The required output consists solely of the lines from the one containing "torso, cut = build_torso(mats, rod_pivot)" down to the one containing "record = json.load(file)", both included, each quoted exactly.

• • •

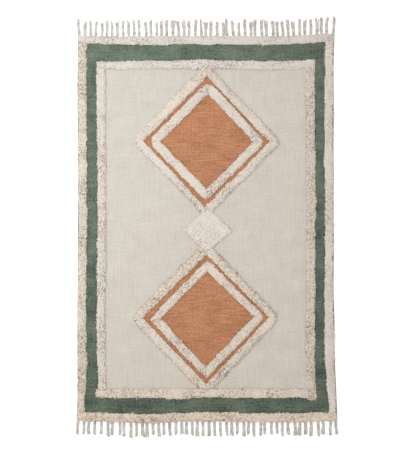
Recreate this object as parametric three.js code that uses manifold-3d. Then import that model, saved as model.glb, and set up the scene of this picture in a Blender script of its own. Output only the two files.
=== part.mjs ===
// A hand-tufted cotton rug of 120 by 180 cm, lying flat. A thin woven ground carries raised lines of
// pile: two round its border, two rings round each of two large diamonds, and a small diamond between
// them. Both ends have a knotted fringe. Millimetres, +Z up, +Y along the rug.

import * as THREE from 'three';
import Module from 'manifold-3d';
import { mergeVertices } from 'three/addons/utils/BufferGeometryUtils.js';

const wasm = await Module();
wasm.setup();

// The woven ground and the narrow strip of last picks that holds each fringe.
const GROUND = { width: 1200, length: 1800, thick: 3 };
const FRINGE_STRIP = 6;
const EDGE_STEP = 50;
const CLEARANCE = 0.35;

// The pile stands this high on the ground, give or take its lumps, and its rim is scalloped.
const PILE = { height: 8, lump: 1, scallop: 2.2, drift: 1.4, driftLength: 170, station: 28 };

// Rim of a pile run, from its foot to its top: how far in from the widest line, and how high.
const PILE_RIM = [
  { inset: 3, rise: 0 },
  { inset: 0, rise: 0.55 },
  { inset: 6, rise: 1 },
];

// Ends of a run that stand free: the pile slopes up over the first millimetres.
const FREE_END = [
  { along: 0, rise: 0.55 },
  { along: 6, rise: 0.95 },
];

// Border runs, by the middle line from one end to the other. A run stops at the edges of those it meets.
const BORDER_RUNS = [
  { name: 'outer_line_top', from: [-598, 881], to: [598, 881], wide: 35, free: 'both', meets: [] },
  { name: 'outer_line_bottom', from: [-598, -881], to: [598, -881], wide: 38, free: 'both', meets: [] },
  {
    name: 'outer_line_left', from: [-578.2, -882], to: [-578.2, 881], wide: 36.4, free: 'none',
    meets: ['outer_line_top', 'outer_line_bottom'],
  },
  {
    name: 'outer_line_right', from: [576.5, -882], to: [576.5, 881], wide: 38, free: 'none',
    meets: ['outer_line_top', 'outer_line_bottom'],
  },
  { name: 'inner_line_top', from: [-509, 765.5], to: [509, 765.5], wide: 35, free: 'both', meets: [] },
  {
    name: 'inner_line_right', from: [489, -799], to: [489, 760], wide: 37, free: 'start',
    meets: ['inner_line_top'],
  },
  {
    name: 'inner_line_bottom', from: [-513, -769], to: [489, -769], wide: 37, free: 'start',
    meets: ['inner_line_right'],
  },
  {
    name: 'inner_line_left', from: [-489, -769], to: [-489, 766], wide: 36, free: 'none',
    meets: ['inner_line_top', 'inner_line_bottom'],
  },
];

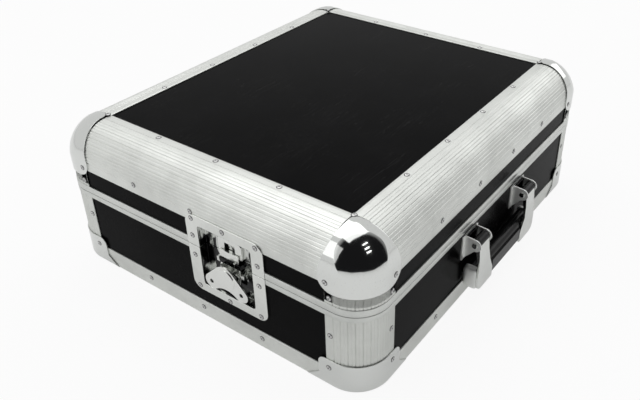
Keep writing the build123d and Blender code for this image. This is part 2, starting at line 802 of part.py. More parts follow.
def hinge_leaf(middle, far_height, joggle_height, step):
    """The section of one leaf with its knuckle, from the panel face out over the band."""
    with BuildSketch(Plane.YZ.offset(middle - hinge_width / 2)) as leaf:
        with BuildLine():
            Polyline(
                (panel_y, far_height), (panel_y, joggle_height),
                (leaf_inner, joggle_height + step * leaf_step), (leaf_inner, parting_height),
                (leaf_inner + hinge_sheet, parting_height),
                (leaf_inner + hinge_sheet, joggle_height + step * (leaf_step - hinge_bend)),
                (panel_y + hinge_sheet, joggle_height - step * hinge_bend),
                (panel_y + hinge_sheet, far_height), close=True,
            )
        make_face()
        with Locations((hinge_y, parting_height)):
            Circle(hinge_knuckle_radius)
    return leaf.sketch


hinge_low = hinge_knuckle_radius + hinge_gap
with BuildPart() as hinge_base_leaves:
    for middle in hinge_middles:
        leaf_section = hinge_leaf(middle, parting_height - hinge_leaf_height, hinge_step_low, 1)
        extrude(leaf_section, amount=hinge_width)
        block(
            middle - hinge_knuckle / 2 - hinge_gap, middle + hinge_knuckle / 2 + hinge_gap,
            half_d, case_depth, parting_height - hinge_low, case_width, mode=Mode.SUBTRACT,
        )
        with Locations(Location((middle, hinge_y, parting_height), (0, 90, 0))):
            Cylinder(hinge_pin_radius + hinge_pin_hole, 2 * hinge_width, mode=Mode.SUBTRACT)
save(hinge_base_leaves.part, "hinge_base_leaves")

with BuildPart() as hinge_lid_leaves:
    for middle in hinge_middles:
        leaf_section = hinge_leaf(middle, parting_height + hinge_lid_leaf_height, hinge_step_high, -1)
        extrude(leaf_section, amount=hinge_width)
        for side in (-1, 1):
            block(
                middle + side * hinge_knuckle / 2, middle + side * hinge_width,
                half_d, case_depth, 0, parting_height + hinge_low, mode=Mode.SUBTRACT,
            )
        with Locations(Location((middle, hinge_y, parting_height), (0, 90, 0))):
            Cylinder(hinge_pin_radius + hinge_pin_play, 2 * hinge_width, mode=Mode.SUBTRACT)
save(hinge_lid_leaves.part, "hinge_lid_leaves")

with BuildPart() as hinge_pins:
    for middle in hinge_middles:
        with Locations(Location((middle, hinge_y, parting_height), (0, 90, 0))):
            Cylinder(hinge_pin_radius, hinge_width)
        for side in (-1, 1):
            head_middle = middle + side * (hinge_width + hinge_head_height) / 2
            with Locations(Location((head_middle, hinge_y, parting_height), (0, 90, 0))):
                Cylinder(hinge_head_radius, hinge_head_height)
save(hinge_pins.part, "hinge_pins")


# Rivet heads, seated on the flats of the metal parts
def rivet(x, y, z, facing):
    """One low rivet head whose seat is at the point."""
    with BuildSketch(Plane(origin=(x, y, z), z_dir=facing)) as seat:
        RegularPolygon(rivet_radius, rivet_sides)
    with BuildSketch(Plane(origin=(x, y, z), z_dir=facing).offset(rivet_height)) as crown:
        RegularPolygon(rivet_top_radius, rivet_sides)
    loft([seat.sketch.face(), crown.sketch.face()])


corner_face_x = half_w + corner_sheet
corner_face_y = half_d + corner_sheet
post_rivet_height = parting_height - post_rivet_drop
short_rivet_height = parting_height + short_rivet_rise
ball_rivet_height = top_height - ball_rivet_drop
flat_top = top_height - round_radius
dish_side = dish_width / 2 - dish_rivet_side
dish_corner = dish_width / 2 - dish_rivet_inset
with BuildPart() as base_rivets:
    for side_x in (-1, 1):
        for side_y in (-1, 1):
            post_x = side_x * (half_w - post_rivet_inset)
            post_y = side_y * (half_d - post_rivet_inset)
            foot_x = side_x * (half_w - foot_rivet_inset)
            foot_y = side_y * (half_d - foot_rivet_inset)
            rivet(side_x * half_w, post_y, post_rivet_height, (side_x, 0, 0))
            rivet(post_x, side_y * half_d, post_rivet_height, (0, side_y, 0))
            rivet(side_x * corner_face_x, foot_y, foot_rivet_height, (side_x, 0, 0))
            rivet(foot_x, side_y * corner_face_y, foot_rivet_height, (0, side_y, 0))
            low_corner = latch_offset + side_y * dish_corner
            low_side = latch_offset + side_y * dish_side
            rivet(side_x * flange_face, low_corner, dish_bottom + dish_rivet_edge, (side_x, 0, 0))
            rivet(side_x * flange_face, low_side, parting_height - dish_rivet_low, (side_x, 0, 0))
        rivet(side_x * flange_face, latch_offset, dish_bottom + dish_rivet_middle_inset, (side_x, 0, 0))
        for share in side_rivet_places:
            rivet(side_x * half_w, share * case_depth, edge_rivet_height, (side_x, 0, 0))
        for share in front_rivet_places:
            rivet(share * case_width, side_x * half_d, edge_rivet_height, (0, side_x, 0))
    for middle in hinge_middles:
        for side in (-1, 1):
            leaf_x = middle + side * hinge_width / 3
            rivet(leaf_x, panel_y + hinge_sheet, parting_height - hinge_rivet_step, (0, 1, 0))
save(base_rivets.part, "base_rivets")

with BuildPart() as lid_rivets:
    for side_x in (-1, 1):
        for side_y in (-1, 1):
            post_x = side_x * (half_w - post_rivet_inset)
            post_y = side_y * (half_d - post_rivet_inset)
            tab_x = side_x * (half_w - ball_rivet_inset)
            tab_y = side_y * (half_d - ball_rivet_inset)
            rivet(side_x * half_w, post_y, short_rivet_height, (side_x, 0, 0))
            rivet(post_x, side_y * half_d, short_rivet_height, (0, side_y, 0))
            rivet(side_x * corner_face_x, tab_y, ball_rivet_height, (side_x, 0, 0))
            rivet(tab_x, side_y * corner_face_y, ball_rivet_height, (0, side_y, 0))
            rivet(tab_x, tab_y, top_height + corner_sheet, (0, 0, 1))
            high_corner = latch_offset + side_y * dish_corner
            high_side = latch_offset + side_y * dish_side
            rivet(side_x * flange_face, high_corner, dish_top - dish_rivet_edge, (side_x, 0, 0))
            rivet(side_x * flange_face, high_side, parting_height + dish_rivet_high, (side_x, 0, 0))
        rivet(side_x * flange_face, latch_offset, dish_top - dish_rivet_edge, (side_x, 0, 0))
        for share in side_rivet_places:
            rivet(side_x * (half_w - lip_rivet_inset), share * case_depth, top_height, (0, 0, 1))
        for share in side_rivet_places[1:]:
            rivet(side_x * half_w, share * case_depth, flat_top, (side_x, 0, 0))
        for share in front_rivet_places:
            rivet(share * case_width, side_x * (half_d - lip_rivet_inset), top_height, (0, 0, 1))
            rivet(share * case_width, side_x * half_d, flat_top, (0, side_x, 0))
    for middle in hinge_middles:
        for side in (-1, 1):
            leaf_x = middle + side * hinge_width / 3
            rivet(leaf_x, panel_y + hinge_sheet, parting_height + hinge_rivet_step, (0, 1, 0))
save(lid_rivets.part, "lid_rivets")
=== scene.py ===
import math

import bmesh
import bpy
import numpy as np
from mathutils import Euler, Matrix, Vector


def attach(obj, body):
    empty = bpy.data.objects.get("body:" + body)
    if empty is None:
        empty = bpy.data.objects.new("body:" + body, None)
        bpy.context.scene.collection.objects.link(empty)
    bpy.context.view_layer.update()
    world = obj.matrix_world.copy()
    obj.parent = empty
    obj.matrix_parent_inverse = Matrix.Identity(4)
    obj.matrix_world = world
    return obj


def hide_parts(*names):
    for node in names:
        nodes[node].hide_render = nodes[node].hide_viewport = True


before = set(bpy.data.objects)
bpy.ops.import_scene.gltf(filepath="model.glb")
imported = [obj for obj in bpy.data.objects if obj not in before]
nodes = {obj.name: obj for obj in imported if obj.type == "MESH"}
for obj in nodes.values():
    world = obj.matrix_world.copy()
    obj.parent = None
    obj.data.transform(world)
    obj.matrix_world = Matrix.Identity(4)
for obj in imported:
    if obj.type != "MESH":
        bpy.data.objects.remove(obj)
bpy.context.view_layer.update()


# Camera. The photograph looks down on the left front corner of the case from close by, with the
# handle on the right. Lens and shift are those of a 36 mm sensor. The middle of the case lies
# case_shift behind the middle of the whole, because the handle reaches further than the hinges.
case_shift = 0.0064
eye_place = (-0.6836, case_shift - 0.5147, 0.6001)
eye_azimuth, eye_elevation, eye_roll = -54.74, 32.13, -0.24
lens = bpy.data.cameras.new("lens")
lens.sensor_width = 36.0
lens.lens = 41.52
lens.shift_x = -0.0600
lens.shift_y = -0.0459
camera = bpy.data.objects.new("camera", lens)
bpy.context.scene.collection.objects.link(camera)
turn, lean = math.radians(eye_azimuth), math.radians(eye_elevation)
level = math.cos(lean)
toward = Vector((-math.sin(turn) * level, math.cos(turn) * level, -math.sin(lean)))
camera.location = eye_place
camera.rotation_mode = "QUATERNION"
upright = toward.to_track_quat("-Z", "Y")
camera.rotation_quaternion = upright @ Euler((0, 0, math.radians(eye_roll))).to_quaternion()
bpy.context.scene.camera = camera


# Studio. A plain pale floor and an even room, both white behind the case, one wide soft box above
# it, smaller ones at its left and right, and three narrow tubes. The room is dark towards the left
# front, where the bright metal mirrors it.
bpy.context.scene.view_settings.view_transform = "Standard"


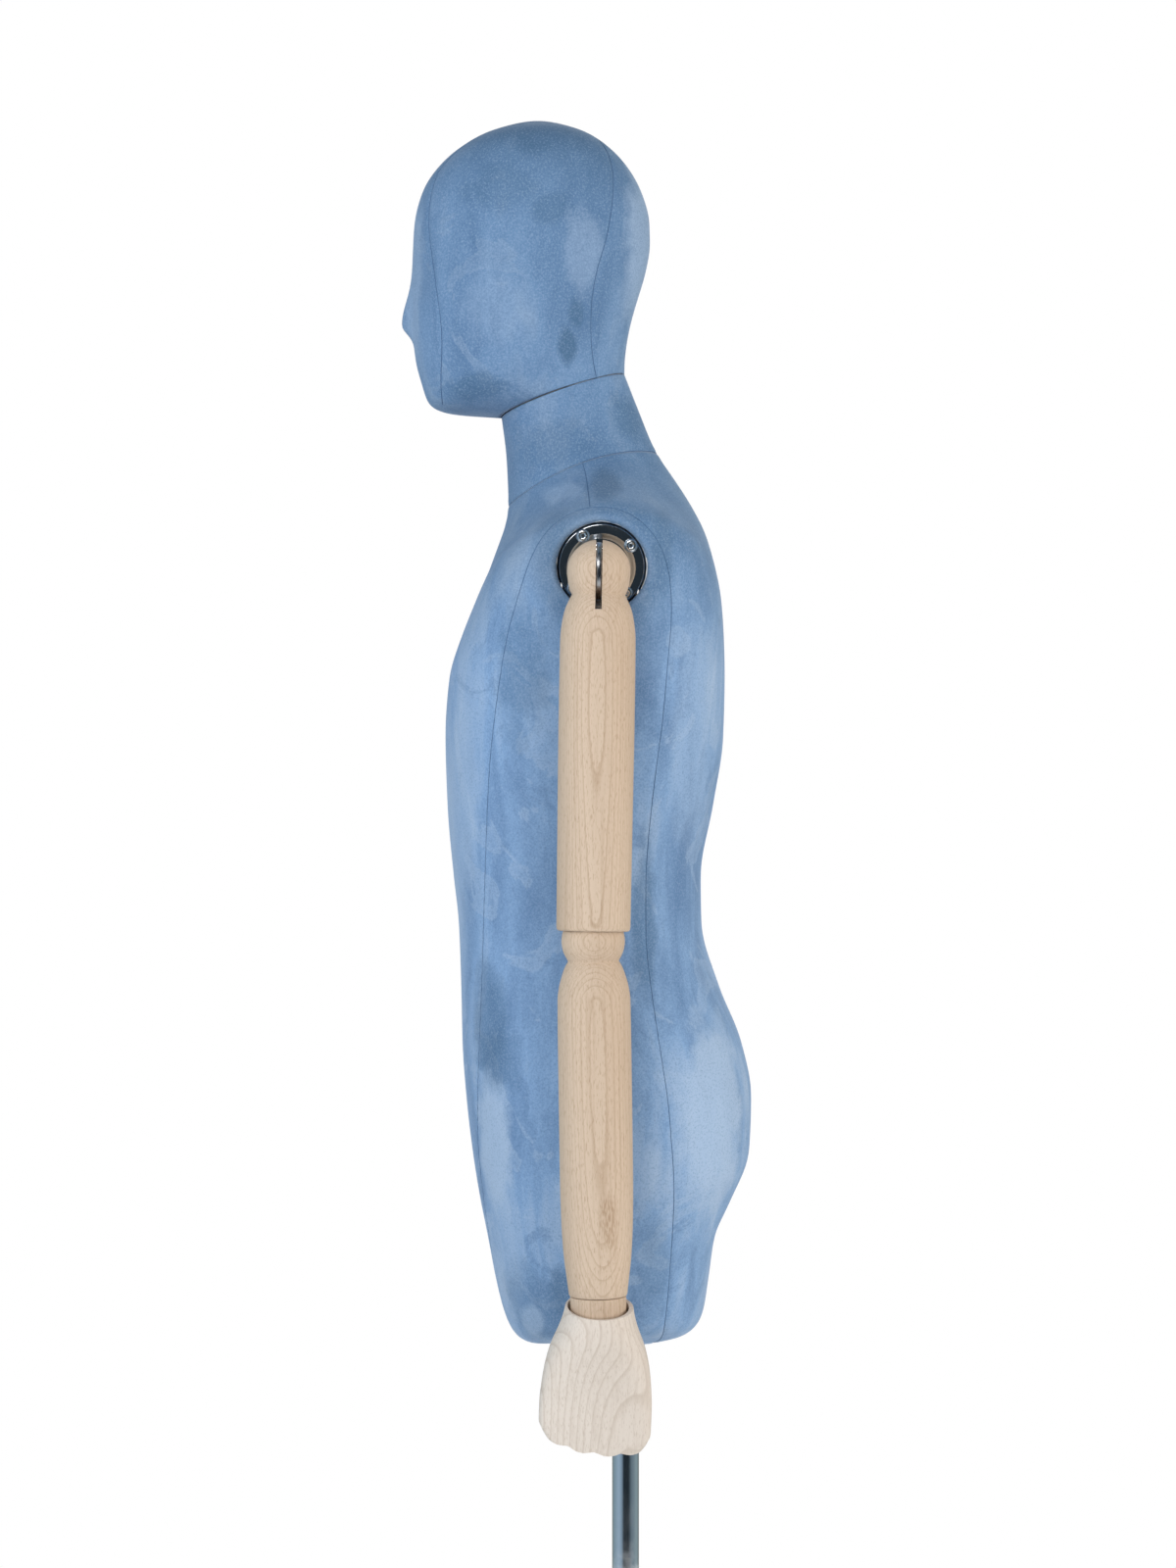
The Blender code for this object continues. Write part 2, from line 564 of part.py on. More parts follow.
def build_hand(mats, wrist, side, suffix):
    hand = add_pivot(f"wrist_bend_pivot{suffix}", wrist, (0, 0, -WRIST_DROP), (0, side * HAND_TILT, 0))
    frame = add_pivot(f"palm_frame{suffix}", hand, (0, 0, 0), (HAND_LEAN, 0, 0))
    lean = Matrix.Rotation(HAND_LEAN, 3, "X")
    rings = []
    for drop, half_x, half_y, squareness in PALM_STATIONS:
        section = rounded_section(half_x, half_y, squareness, BODY_SEGMENTS)
        rings.append([lean @ Vector((x, y, RIM_ABOVE_PIVOT - drop)) for x, y in section])
    palm = add_object(f"palm{suffix}", loft_mesh(f"palm{suffix}", rings, capped=True), mats["pale_beech"], hand)

    cup_profile = [(0, 20), (22.6, 20), (22.6, RIM_ABOVE_PIVOT), *arc((0, 0), 21.6, 0, -90, 5)]
    cup = turned(f"palm_cup{suffix}", cup_profile, parent=hand, sides=ARM_SEGMENTS)
    cup.scale.x = 1.15
    combine(palm, "DIFFERENCE", cup)

    notch_half_width = FINGER_WIDTH / 2 + 0.4
    for column, finger in enumerate(KNUCKLE_Z):
        place = (side * KNUCKLE_X, (column - 1.5) * FINGER_PITCH, KNUCKLE_Z[finger])
        seat = add_pivot(f"{finger}_seat{suffix}", frame, place)
        combine(palm, "DIFFERENCE", knuckle_notch(f"{finger}_notch{suffix}", side, notch_half_width, seat))
        build_finger(mats, frame, finger, column, side, suffix)
    thumb_frame = build_thumb(mats, frame, side, suffix)
    combine(palm, "DIFFERENCE", knuckle_notch(f"thumb_notch{suffix}", side, notch_half_width, thumb_frame))

    inner, wall = sorted((side * -30, side * (KNUCKLE_X + FINGER_RADIUS + 0.4)))
    combine(palm, "DIFFERENCE", box(f"web_trim{suffix}", (inner, -60, -120), (wall, 60, -91), parent=frame))
    for boundary in (-1, 0, 1):
        scallop = rod(f"scallop_{boundary + 1}{suffix}", "X", 5, -30, 30,
                      (boundary * FINGER_PITCH, -99), parent=frame, sides=12)
        combine(palm, "DIFFERENCE", scallop)


def build_arm(mats, torso, side, suffix):
    build_shoulder_plate(mats, torso, side, suffix)
    centre = (side * SHOULDER[0], SHOULDER[1], SHOULDER[2])
    swing = add_pivot(f"shoulder_swing_pivot{suffix}", torso, centre, (-ARM_LEAN, 0, 0))
    build_hook(mats, swing, side, suffix)
    arm = add_pivot(f"shoulder_raise_pivot{suffix}", swing, (0, 0, 0), (0, -side * ARM_SPLAY, 0))
    build_upper_arm(mats, arm, suffix)
    build_elbow_tongue(mats, arm, suffix)
    elbow = add_pivot(f"elbow_pivot{suffix}", arm, (0, 0, -UPPER_ARM_LENGTH), (-ELBOW_SET, 0, 0))
    build_forearm(mats, elbow, suffix)
    wrist = add_pivot(f"wrist_turn_pivot{suffix}", elbow, (0, 0, -FOREARM_LENGTH))
    build_wrist(mats, wrist, suffix)
    build_hand(mats, wrist, side, suffix)


def main():
    clear_scene()
    mats = {
        "velvet": make_material("velvet", (0.19, 0.33, 0.52), 0.95),
        "shell": make_material("fibreglass", (0.75, 0.73, 0.68), 0.6),
        "plywood": make_material("plywood", (0.62, 0.48, 0.32), 0.6),
        "beech": make_material("beech", (0.66, 0.52, 0.38), 0.5),
        "pale_beech": make_material("pale_beech", (0.72, 0.64, 0.56), 0.6),
        "chrome": make_material("chrome", (0.80, 0.82, 0.84), 0.08, 1.0),
        "steel": make_material("brushed_steel", (0.55, 0.56, 0.58), 0.3, 1.0),
        "brass": make_material("brass", (0.72, 0.52, 0.22), 0.3, 1.0),
        "rubber": make_material("rubber", (0.04, 0.04, 0.04), 0.9),
        "knob": make_material("black_plastic", (0.03, 0.03, 0.03), 0.45),
    }
    rod_pivot = build_stand(mats)
    torso, cut = build_torso(mats, rod_pivot)
    build_head(mats, cut)
    for side, suffix in ((1, "_left"), (-1, "_right")):
        build_arm(mats, torso, side, suffix)


main()
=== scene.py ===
"""Looks of a velvet-covered half-body mannequin with turned wooden arms on a chrome pole.

Lengths are in millimetres until a mesh is made. +Z is up, the figure faces -Y and its
left arm is at +X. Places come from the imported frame: its joints and its nodes' boxes.
"""
import json
import math

import bmesh
import bpy
import numpy as np
from mathutils import Matrix, Vector
from mathutils.bvhtree import BVHTree
from mathutils.kdtree import KDTree

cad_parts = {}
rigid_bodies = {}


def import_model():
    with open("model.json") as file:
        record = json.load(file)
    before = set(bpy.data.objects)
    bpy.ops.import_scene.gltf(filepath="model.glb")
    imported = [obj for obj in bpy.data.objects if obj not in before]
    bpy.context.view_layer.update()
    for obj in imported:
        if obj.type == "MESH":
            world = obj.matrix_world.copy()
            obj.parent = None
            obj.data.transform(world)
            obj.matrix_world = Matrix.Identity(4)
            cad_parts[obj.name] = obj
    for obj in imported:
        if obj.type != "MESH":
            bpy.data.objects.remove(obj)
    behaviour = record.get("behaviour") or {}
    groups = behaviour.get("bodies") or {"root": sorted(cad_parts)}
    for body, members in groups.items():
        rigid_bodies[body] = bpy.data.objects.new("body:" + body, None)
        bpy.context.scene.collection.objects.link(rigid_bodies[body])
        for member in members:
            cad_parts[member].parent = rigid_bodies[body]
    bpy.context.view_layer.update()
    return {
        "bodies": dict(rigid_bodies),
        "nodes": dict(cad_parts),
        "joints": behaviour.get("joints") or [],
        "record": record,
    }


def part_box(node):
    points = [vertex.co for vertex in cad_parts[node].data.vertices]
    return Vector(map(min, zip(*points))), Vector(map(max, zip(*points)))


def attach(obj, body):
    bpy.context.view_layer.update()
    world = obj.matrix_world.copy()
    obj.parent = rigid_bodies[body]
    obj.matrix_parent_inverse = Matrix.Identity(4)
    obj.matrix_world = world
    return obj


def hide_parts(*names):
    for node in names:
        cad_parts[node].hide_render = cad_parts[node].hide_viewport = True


UNIT = 0.001
SIDES = (("left", 1), ("right", -1))
FINGERS = ("index", "middle", "ring", "little")

# The velvet cover
COVER_THICKNESS = 2.0
RING_SPACING = 2.4
BODY_COLUMNS = 320
HEAD_COLUMNS = 288
BLUR = 5.0
SHELL_DEPTH = 3.0
SHELL_THICKNESS = 4.0
TORSO_BOTTOM = 807.5
NECK_SEAM_SHARE = 0.04
SEAM_DEPTH = 0.55
SEAM_HALF_WIDTH = 1.5
SEAM_REACH = 12
PUCKER_HEIGHT = 0.16
PUCKER_DISTANCE = 4.0
PUCKER_WIDTH = 2.2
THREAD_RADIUS = 0.28
THREAD_STEP = 2.5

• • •

▸ The reply
    torso, cut = build_torso(mats, rod_pivot)
    build_head(mats, cut)
    for side, suffix in ((1, "_left"), (-1, "_right")):
        build_arm(mats, torso, side, suffix)


main()
=== scene.py ===
"""Looks of a velvet-covered half-body mannequin with turned wooden arms on a chrome pole.

Lengths are in millimetres until a mesh is made. +Z is up, the figure faces -Y and its
left arm is at +X. Places come from the imported frame: its joints and its nodes' boxes.
"""
import json
import math

import bmesh
import bpy
import numpy as np
from mathutils import Matrix, Vector
from mathutils.bvhtree import BVHTree
from mathutils.kdtree import KDTree

cad_parts = {}
rigid_bodies = {}


def import_model():
    with open("model.json") as file:
        record = json.load(file)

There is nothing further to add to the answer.